Rebecca Conduff Aguirre said...

Yeah, the arepas are kind of hard to fix if you don't have the right flour...but there are a lot of things you can do with the shredded meat! On Monday, I made burritos with shredded chicken that I added to chorizo and the fried onions/tomatoes/garlic/tomatoes and also threw in some whole black beans...they were awesome! And I was thinking that those burritos would have been good put back in the oven and baked some more with cheese on top. Yumm...but they were good as is, too.

Miguel also loves sandwiches of the shredded meat, too, toasted or plain. When he worked full-time in the U.S. he got so tired of ham and cheese and loved the meat sandwiches. :)

Cindy said...

so, do you think maseca for tortillas would work for arepas or not? I don't see anything like what you described at two different import stores I looked at this week.
And what is the difference between arepas and gorditas?
I haven't made gorditas either but have been thinking about it because the kids love them!

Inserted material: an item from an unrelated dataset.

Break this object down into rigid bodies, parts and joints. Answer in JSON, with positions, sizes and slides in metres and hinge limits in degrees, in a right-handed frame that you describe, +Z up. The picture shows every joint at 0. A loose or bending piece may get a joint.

Rebecca Conduff Aguirre said...

Hey, Cindy...I would have thought you could find it there since they sell it in NWAR-sometimes it's called areparina, GOYA produces it as well. Sometimes I've had to ask for it...the main difference is in the corn meal used. And the arepa is a lot thicker than a gordita...the arepa corn flour is fluffier or something and allows you to form them a lot more like playdough...when I've worked with the Maseca it is a lot more 'limp' and harder to work with-maybe I get it too wet? I have made 'arepas' with the Maseca and they turned out okay, but not the same taste.

We love gorditas, too! Well, most of us...Jojo wasn't too impressed. I like the flour ones the best...one of the tricks to cooking the flour gorditas is to get the griddle good and hot and then use something to press down on them while they are cooking on the second side...that's what makes them puff up and separate in the middle so they can easily be cut open.